Vertraute Figuren und Erzählmuster
Ansonsten aber ist, wenn schon nicht alles dann doch zumindest vieles, beim Alten in Hogwarts, der Schule für Hexerei und Zauberei. Harry wird von Selbstzweifeln und Missgunst geplagt; der rothaarige Ron und die schlaue Hermine necken sich verschämt verliebt und die Zwillinge Weasley hecken Schülerstreiche aus. Hausmeister Filch führt einen Kleinkrieg gegen die Schüler/innen; Draco Malfoy ist immer noch blond, blass und sehr fies während Direktor Dumbledore mit Milde und schier endloser Umsicht regiert; Zaubertranklehrer Severus Snape zeigt sich düster und verschlagen, Patenonkel Sirius Black befindet sich auf der Flucht, und die Grenzen zwischen Gut und Böse sind, denn das ist schließlich immer noch ein Stoff aus der Kinderbuchabteilung, fein säuberlich gezogen.

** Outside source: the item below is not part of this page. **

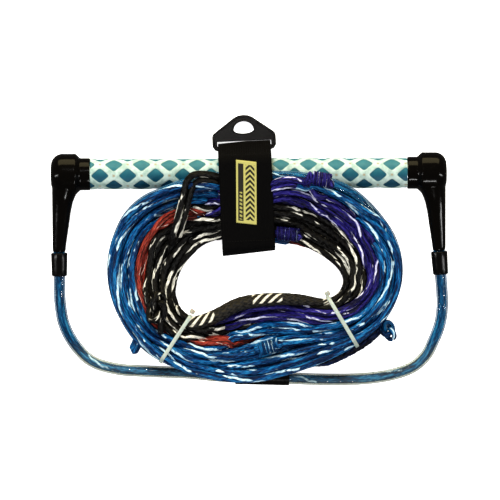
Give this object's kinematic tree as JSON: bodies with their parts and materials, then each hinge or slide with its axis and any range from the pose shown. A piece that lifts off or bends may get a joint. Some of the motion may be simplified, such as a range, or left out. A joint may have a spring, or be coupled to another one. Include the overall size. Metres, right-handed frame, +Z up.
{
  "type": "tow rope handle",
  "caption": "Tow handle for water sports: a padded bar with black elbow ends, a sheathed rope bridle and a coiled floating line held to the bar by a hang strap.",
  "frame": {"origin": "on the surface that the handle lies on, under the middle of the bar, on the strap's underside", "axes": "+X along the bar, +Y from the bar to the hang tab, +Z up from the surface"},
  "size_m": [0.3764, 0.2563, 0.0531],
  "materials": {
    "cap_plastic": "moulded black vinyl, glossy",
    "keeper_rubber": "black heat-shrink rubber, semi-gloss",
    "grip_rubber": "soft moulded rubber with a pale net over teal diamonds",
    "bar_aluminium": "drawn tube, satin",
    "core_foam": "closed-cell flotation foam",
    "rope_blue": "braided polyethylene, blue",
    "rope_purple": "braided polyethylene, purple",
    "rope_red": "braided polyethylene, brick red",
    "rope_black": "braided polyethylene, black with cream flecks",
    "clear_sheath": "clear PVC tube",
    "webbing": "ribbed black webbing",
    "hook_loop": "hook and loop tape",
    "label": "woven label, yellow with a dark field",
    "tie_nylon": "natural nylon",
    "tab_plastic": "moulded black plastic, satin"
  },
  "bodies": {
    "handle": {"bar_tube": "bar_aluminium", "grip_sleeve": "grip_rubber", "flotation_core": "core_foam", "right_end_cap": "cap_plastic", "left_end_cap": "cap_plastic", "bar_rope": "rope_blue", "strap_belt": "webbing", "label_patch": "label", "loop_patch": "hook_loop", "hook_patch": "hook_loop", "left_bridle_rope": "rope_blue", "left_bridle_sheath": "clear_sheath", "right_bridle_rope": "rope_blue", "right_bridle_sheath": "clear_sheath", "bridle_junction_sleeve": "keeper_rubber", "coil_black": "rope_black", "coil_red": "rope_red", "coil_purple": "rope_purple", "coil_blue": "rope_blue", "lead_rope": "rope_blue", "lead_sheath": "clear_sheath", "black_knot": "rope_black", "blue_splice_knot": "rope_blue", "purple_loop_splice": "rope_purple", "blue_end_loop": "rope_blue", "dark_rope_tip": "rope_blue", "black_loop_strand": "rope_black", "left_tie_band": "tie_nylon", "left_tie_head": "tie_nylon", "right_tie_band": "tie_nylon", "right_tie_head": "tie_nylon"},
    "hang_tab": {"hang_tab": "tab_plastic"},
    "left_keeper": {"left_keeper_sleeve": "keeper_rubber"},
    "right_keeper": {"right_keeper_sleeve": "keeper_rubber"}
  },
  "joints": [
    {"name": "hang_tab_swing", "type": "hinge", "parent": "handle", "child": "hang_tab", "pos_m": [-0.00398, 0.02448, 0.005], "axis": [0.9992, 0.0401, 0], "range_deg": [-85, 50]},
    {"name": "left_keeper_slide", "type": "slide", "parent": "handle", "child": "left_keeper", "axis": [0, -0.9962, -0.0872], "range_m": [0, 0.01]},
    {"name": "right_keeper_slide", "type": "slide", "parent": "handle", "child": "right_keeper", "axis": [0.0698, -0.9938, -0.0869], "range_m": [0, 0.01]}
  ]
}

Herausforderungen der filmische Adaption
Trotzdem: Fast jede Literaturverfilmung hat damit zu kämpfen, dass eine Fülle an Nebenhandlungen zugunsten einer stringenten Erzählung verdichtet werden muss und dabei viele Anekdoten aus dem Roman auf der Strecke bleiben. Das gilt umso mehr für
Harry Potter und der Orden des Phönix, den umfangreichsten der Rowling-Romane, der mit einer Länge von 138 Minuten ausgerechnet zum bislang kürzesten Potter-Film geraten ist. So verzichtet die Verfilmung beispielsweise komplett auf Hermines Bemühungen, die Hauselfen von ihrem Sklavendasein zu befreien; auch das beliebte Quidditch-Spiel ist den Kürzungen zum Opfer gefallen. Folglich bleiben auch die Nebenfiguren ein wenig blass: Darunter leidet vor allem die erstmals eingeführte Luna Lovegood, ein junges Mädchen, das zwar einige geheimnisvolle Auftritte hat, aber auf ihre seltsamen Accessoires aus den Büchern – Radieschenohrringe, Gespensterbrille und ein Halsband aus Butterbierkorken – verzichten muss.
Vertrautheit der Serie
Statt ernsthafte Konkurrenz für das Hauptfigurentrio Harry, Ron und Hermine zu entwickeln, setzt auch
Harry Potter und der Orden des Phönix auf bewährte Erzählmuster. Womöglich ist diese Wiederkehr des ewig Gleichen dafür verantwortlich, dass auch die neueste Folge – trotz aller Schauwerte, großem filmischem Aufwand, ausufernder Computeranimation und der abschließenden 3-D-Sequenz – bisweilen wie eine Pflichtübung und wenig aufregend wirkt. Doch die auf Vertrautheit setzenden Serien-Qualitäten sollen gerade bei der meist jugendlichen Zielgruppe zum nächsten großen Erfolg führen. Im September beginnen die Dreharbeiten für das Sequel
Harry Potter und der Halbblutprinz, der 2008 in die Kinos kommen soll, wieder unter der Regie von David Yates. Auch die Verfilmung von Harry
Potter and the Deathly Hallows, dem demnächst erscheinenden, siebten und letzten Teil der Buch-Reihe, steht schon lange fest. Die drei Hauptdarsteller/innen Daniel Radcliffe, Rupert Grint and Emma Watson haben im März die entsprechenden Verträge unterschrieben. Dann allerdings ist das Ende der Potter-Serie in Sicht – höchstwahrscheinlich. Vielleicht aber befällt J.K. Rowling eine plötzliche Sehnsucht nach ihren altvertrauten Charakteren und sie schreibt doch noch einen achten Teil. Auch dieser würde mit Sicherheit sein dankbares Publikum finden. Das ist schließlich das Gesetz des Sequels.